Hotel choices run the gamut from typical to eclectic, with some characteristic high-rise apartment-style offerings mixed in among a handful of well-preserved 1950s motels. Meanwhile the array of attractions varies from the scenic helicopter tour to a traditional amusement park full of seaside rides.
The beaches are blissfully powder-fine underfoot and encourage long, lazy strolls with the warm Gulf waters lapping languorously at your toes, but this is not excitement central in terms of sea-going adventures. Stand-up paddleboarding is popular; parasailing and surfing not so much.
Dining options are satisfying without veering towards the foodie pretensions of resorts further south, and the 30-acre Gulf World Marine Park is the nearest it gets to themed mass-market appeal. There remains a refreshing, homespun charm here that's difficult to find on the south-east coast.
Yet that is not Panama City Beach's prime distinction, either. The area is at the confluence of three remarkable land-and-sea ecosystems; the great roiling mass of rays provided the first clue, along with the dozens of dolphins that frolicked in ever-present nonchalance just offshore. The curious sand cliffs of St Andrews State Park are another notable marker, the dune lakes of Camp Helen State Park the clincher, a mix of freshwater wetlands and scrub oak forests that are unlike anything else I have seen in Florida.
The waters of the Emerald Coast are home to a large community of Atlantic bottlenose dolphins and, along with the great seasonal cownose ray spectacle and the occasional shark, form one of the richest marine environments in the south-east US.
St Andrews State Park adds a rare element of coastal dune landscape, a state rarity that is as endangered as the Florida panther, due to maritime erosion and man-made effects. There are now only a handful of similar ecosystems in the region and the State Park's is the leading example, with scalloped 20ft cliffs that are fascinating territory for amateur geologists – or just anyone with a bucket and spade.
There is little in the way of facilities, just a beach shop and a few fishing piers; the feeling of seclusion is seductive. Close by, Shell Island is true Robinson Crusoe territory – seven miles of untouched barrier island to explore in almost complete isolation.
Several miles west of St Andrews and Panama City Beach, Camp Helen is at the centre of one of only five coastal dune lake environments in the world.
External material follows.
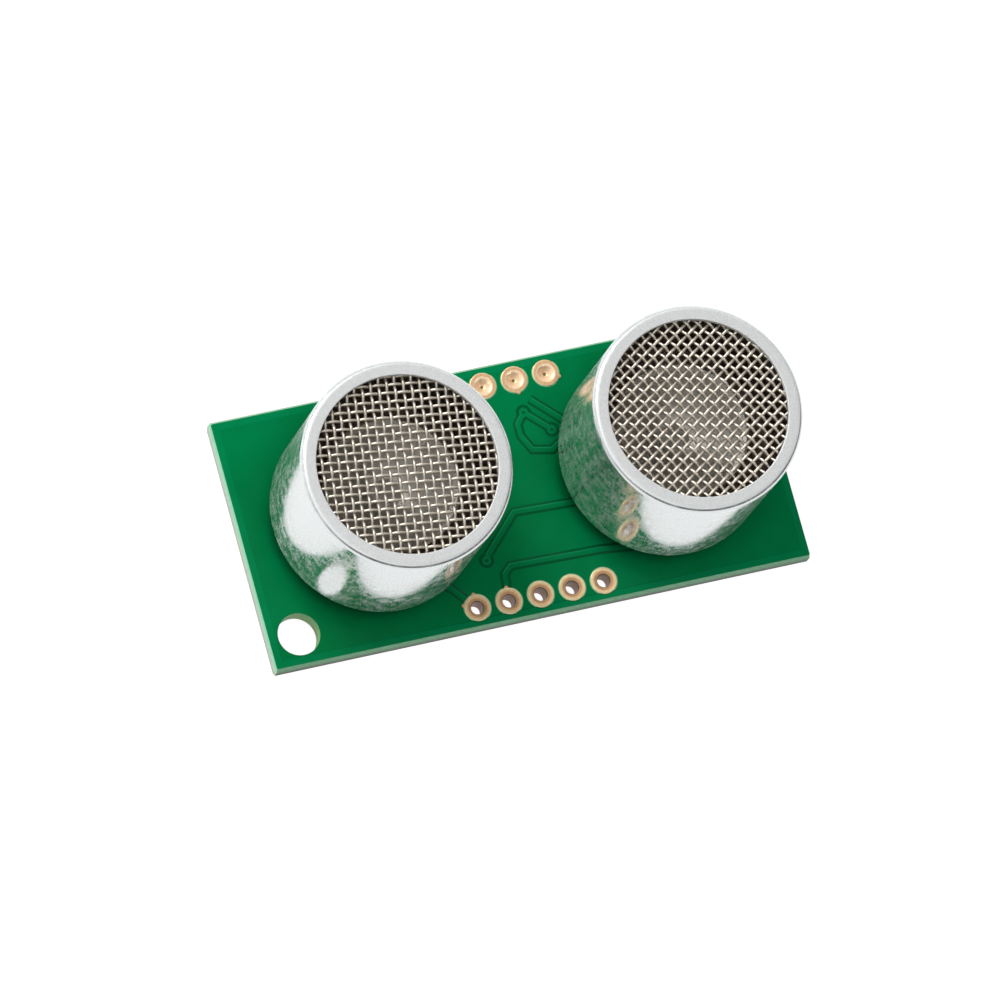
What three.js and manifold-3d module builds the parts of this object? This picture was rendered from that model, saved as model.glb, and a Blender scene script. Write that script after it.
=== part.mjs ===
// Ultrasonic distance sensor: an open 40 kHz transmitter and receiver on one small circuit board.
//
// Millimetres. X runs along the board, Y across it, and +Z is the way the sensor looks.
// The origin is under the board's centre, on the plane that the chips on its back rest on.

import * as THREE from "three";
import { mergeVertices } from "three/addons/utils/BufferGeometryUtils.js";
import Module from "manifold-3d";

const wasm = await Module();
wasm.setup();

// ---------------------------------------------------------------- driving dimensions

const TOUCH_GAP = 0.01; // kept between two pieces that touch
const CHIP_HEIGHT = 1.75; // the tallest part on the back, which carries the board

const BOARD = { length: 43, width: 20, thickness: 1.6, corner: 0.25 };
const BOARD_BACK = CHIP_HEIGHT;
const BOARD_FRONT = BOARD_BACK + BOARD.thickness;

const MOUNTING_HOLE = { radius: 1.6, x: 19.1, y: 7.5, sides: 24 }; // at (-x, -y) and (x, y)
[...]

It's a rare ecosystem, trapped between the ocean and freshwater hinterland, which attracts a rich variety of birdlife and rewards a gentle hike along its many trails that stretch from the beach to the thickly-forested interior. If your visit coincides with an occasional dune breach, when the sea breaks through to mix with the brackish water of Lake Powell, water conditions can vary from bright blue to dark brown and highlight a fascinating flow between sea-going and freshwater-based organisms.
Ultimately, though, you may just find, as I did, that the best way to enjoy Panama City Beach is simply with your shoes off, sauntering from hotel to bar, bar to restaurant and restaurant back to hotel. In a state that likes to spread things out, being able to explore on foot makes for a rare treat indeed.
Panama City Beach is a five-and-a-half-hour drive from Orlando, or little more than an hour by the new Silver Airways daily direct flights (from $143/£95 one way; silverairways.com). Both British Airways (0844 493 0787; ba.com) and Virgin Atlantic (0344 209 7777; virgin-atlantic.com) fly non-stop to Orlando from Gatwick. Atlanta, served by BA and Delta (0871 221 1222; delta.com), is an alternative at a similar driving distance.
Tidewater Beach Resort offers fully equipped condos from $140 (£93) per night (001 850 636 8000; wyndhamvacationrentals.com).